Perfection in the Bigger Picture

 In 1999, NASA lost a $125 million spacecraft because of a math error.

One team used metric and the other used imperial. Both teams were right. Together, they failed.

The Mars Climate Orbiter burned up in the Martian atmosphere because the mismatch sent it off course. Everyone was being precise, but no one was aligned.

I think about this story and see The Perfectionist Archetype on overdrive.

The fear of getting things wrong, looking bad or being judged

I could lose my job if this is not perfect.

Both teams were focused on precision. But their precision wasn’t aligned with the bigger picture.

When The Perfectionist operates unconsciously, it transforms into its shadow, The Stalled Creator. The part that perfects in isolation, never releasing the creation, missing the full picture. It mistakes precision for progress. Detail for depth. Intelligence turned rigid.

Underneath this pattern is something subtle.

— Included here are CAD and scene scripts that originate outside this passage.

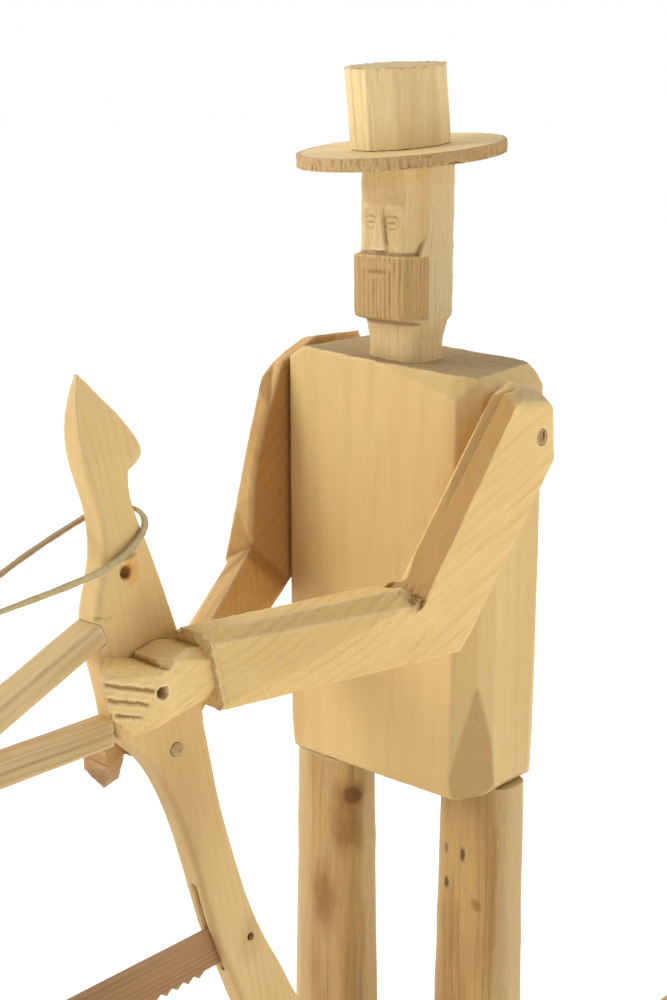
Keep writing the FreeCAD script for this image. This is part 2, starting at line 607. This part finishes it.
def make_brace():
    """Halved at the stretcher, and forked over the front edge of the rear cheek."""
    near = box((0, 10), (lap_y() - 30, lap_y() + 30), (-200, 0))
    brace = brace_blank().cut(stretcher_blank().cut(near))
    tongue_rear = box((-CHEEK_HALF + 1.5, CHEEK_HALF - 1.5), (-130.0, -100), (-80, -40))
    tongue_front = box((-CHEEK_HALF + 1.5, CHEEK_HALF - 1.5), (-270, 2 * SAW_MIDDLE + 112.0), (-140, -90))
    return brace.cut(pieces(tongue_rear, tongue_front))


def make_saw_blade():
    """A thin strip whose lower edge is toothed between the uprights."""
    low, high = BLADE_Z
    count = int((2 * (-94.0 - SAW_MIDDLE)) / TOOTH_PITCH)
    first = SAW_MIDDLE + count * TOOTH_PITCH / 2
    rear = blade_end(high, low)
    outline = mirrored_saw(rear[::-1]) + rear
    for k in range(count):
        y = first - k * TOOTH_PITCH
        outline += [(y, low), (y - TOOTH_PITCH / 2, low - TOOTH_DEPTH)]
    outline.append((first - count * TOOTH_PITCH, low))
    blade = side_prism(outline, -BLADE_HALF, BLADE_HALF)
    pins = [across(-3, 3, y, BLADE_PIN.z, 1.0) for y in (BLADE_PIN.y, 2 * SAW_MIDDLE - BLADE_PIN.y)]
    return blade.cut(pieces(*pins))


def make_blade_pin(front):
    y = 2 * SAW_MIDDLE - BLADE_PIN.y if front else BLADE_PIN.y
    return across(-CHEEK_HALF - 0.3, CHEEK_HALF + 0.3, y, BLADE_PIN.z, 1.0)


# The lace starts at the toggle, goes round the rear cheek, back past the toggle and round the front one.
CORD_ROUTE = [(1.6, -175.5, -46.4), (3.0, -160.0, -44.4), (4.8, -144.0, -42.4), (5.9, -130.5, -40.2),
              (6.1, -121.5, -36.4), (5.4, -115.6, -31.4), (0.0, -112.9, -28.6), (-5.4, -115.8, -27.2),
              (-6.2, -122.0, -27.6), (-5.7, -133.0, -30.4), (-4.4, -148.0, -34.6), (-2.9, -162.0, -39.4),
              (-1.6, -176.0, -43.0), (1.9, -196.0, -43.4), (4.6, -212.0, -41.8), (6.0, -226.0, -39.0),
              (6.2, -233.0, -35.8), (5.4, -239.6, -31.6), (0.0, -243.0, -29.4), (-5.4, -239.8, -30.0),
              (-6.1, -233.0, -31.8), (-5.7, -224.0, -34.4), (-4.6, -210.0, -38.6), (-2.9, -194.0, -43.0),
              (-1.7, -179.0, -46.8)]


def make_tension_cord():
    return wire_along([Vector(*p) for p in CORD_ROUTE], CORD_RADIUS)


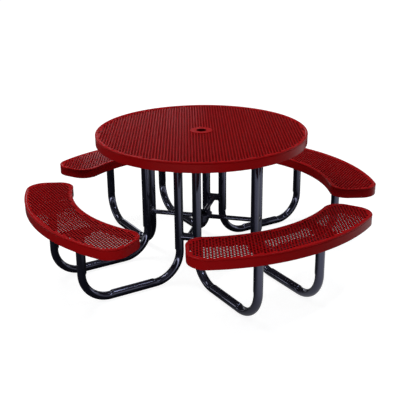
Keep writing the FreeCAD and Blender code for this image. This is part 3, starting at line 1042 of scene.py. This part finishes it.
def make_floor():
    """Round floor under the table."""
    bpy.ops.mesh.primitive_circle_add(vertices=floor_sides, radius=floor_radius, fill_type="NGON",
                                      location=(0, 0, 0))
    floor = bpy.context.object
    floor.name = "studio_floor"
    floor.data.materials.append(floor_material())


def make_world():
    """Grey room for light and reflections, paler upwards, and white behind the table.

    Reflections show white low down and over the bright wall, which fades out upwards.
    """
    world = bpy.data.worlds.new("studio")
    bpy.context.scene.world = world
    world.use_nodes = True
    tree = world.node_tree
    tree.nodes.clear()
    direction = tree.nodes.new("ShaderNodeTexCoord").outputs["Generated"]
    height = node(tree, "ShaderNodeSeparateXYZ", Vector=direction).outputs["Z"]
    level = soft_range(tree, height, room_level_height, room_level)
    room = node(tree, "ShaderNodeBackground", Color=(*room_colour, 1), Strength=level)
    white = node(tree, "ShaderNodeBackground", Color=(1, 1, 1, 1), Strength=1.0)
    low = soft_range(tree, height, white_height, (1.0, 0.0))
    beside = soft_range(tree, reach_along(tree, direction, bright_wall), bright_wall_share, (0.0, 1.0))
    wall = math_node(tree, "MULTIPLY", beside, soft_range(tree, height, bright_wall_height, (1.0, 0.0)))
    mirrored = math_node(tree, "MAXIMUM", low, wall)
    mixed_shader(tree, shows_background(tree, mirrored), room, white, "ShaderNodeOutputWorld")


def add_softbox(name, place, width, height, power, colour=(1, 1, 1)):
    """Soft rectangular lamp that faces the lamps' target."""
    lamp = bpy.data.lights.new(name, "AREA")
    lamp.shape = "RECTANGLE"
    lamp.size = width
    lamp.size_y = height
    lamp.energy = power
    lamp.color = colour
    holder = bpy.data.objects.new(name, lamp)
    holder.location = place
    holder.rotation_euler = (Vector(lamp_target) - Vector(place)).to_track_quat("-Z", "Y").to_euler()
    holder.visible_camera = False
    bpy.context.scene.collection.objects.link(holder)


def make_lights():
    """Softboxes, as the camera sees them.

    The main one is high at the back left. A low wide one in front lights skirts and posts. Those at the
    right, left and back draw highlights on edges and tubes, and so does a narrow strip high at the right.
    """
    add_softbox("softbox_high", place=(-1.9, -0.9, 3.9), width=1.6, height=1.6, power=96.0)
    add_softbox("softbox_front", place=(2.0, -2.3, 0.22), width=4.0, height=0.4, power=30.0)
    add_softbox("softbox_right", place=(1.3, 3.4, 0.9), width=1.6, height=1.4, power=10.0, colour=cool_light)
    add_softbox("softbox_left", place=(-2.0, -3.0, 0.9), width=1.2, height=1.2, power=9.0)
    add_softbox("softbox_back", place=(-3.4, 1.3, 0.9), width=1.2, height=0.5, power=6.0,
                colour=soft_blue_light)
    add_softbox("softbox_strip", place=(1.5, 0.9, 3.2), width=1.2, height=0.22, power=28.0,
                colour=pale_blue_light)


def make_camera():
    """Camera where the photograph was taken from.

    It looks at its aim, then its two cross axes turn by the roll, by cosine and sine, about the view line.
    """
    lens = bpy.data.cameras.new("view")
    lens.lens = camera_lens
    lens.clip_end = camera_reach
    camera = bpy.data.objects.new("view", lens)
    place, aim = Vector(camera_place), Vector(camera_aim)
    camera.location = place
    level = (aim - place).to_track_quat("-Z", "Y").to_matrix()
    rolled = level.copy()
    rolled.col[0] = level.col[0] * math.cos(camera_roll) + level.col[1] * math.sin(camera_roll)
    rolled.col[1] = level.col[1] * math.cos(camera_roll) - level.col[0] * math.sin(camera_roll)
    camera.rotation_euler = rolled.to_euler()
    bpy.context.scene.collection.objects.link(camera)
    bpy.context.scene.camera = camera


skin_effect = skin_group()
finishes = {"red_coating": red_coating(), "black_tube": black_coat(), "fastener": zinc()}
make_camera()
make_tabletop()
make_umbrella_hole()
make_seats()
make_frame()
make_hub()
make_welds()
dress_packed_nodes()
make_floor()
make_world()
make_lights()

bpy.context.scene.view_settings.view_transform = "Standard"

Perfectionism rarely begins as control for its own sake. It begins as protection. The attempt to prevent exposure, criticism, or judgment before it can happen. The drive to make something flawless so nothing can be questioned.

This is what I call Not Enough Syndrome. The looping cycle of perfectionism, overthinking, self-doubt, and imposter feelings that so many people live with. Its intelligence is trying to protect you from judgment by making things perfect before anyone can criticise them.

The intelligence underneath this pattern is real. The Perfectionist can see what others miss. You notice the small details that matter. You hold high standards. That is genuine brilliance. The issue is when perfectionism becomes a cage. When the fear of being judged as not good enough keeps you from finishing, from releasing and from moving forward.

Years ago, a CEO told me she hired me because I was a perfectionist. She said they needed someone who could see what others missed. Until then, I thought something was wrong with being a perfectionist. The only time I heard the word was when friends said it like a criticism. You are such a perfectionist.

But perfectionism is not a ‘bad’ thing. The issue is when perfectionism operates from fear instead of vision.

The gift expression of this archetype is The Vision Alchemist. The part of you that applies excellence strategically to create exceptional quality where it truly matters. You see patterns others miss. You refine what needs refining and release what is ready. You know when enough is enough.

The Vision Alchemist still cares about quality. But the quality serves the work, not the fear.

The Orbiter’s lesson is this. Excellence requires alignment. Precision without connection to the whole picture is just isolation with good intentions.

When perfectionism serves the larger vision, it creates momentum.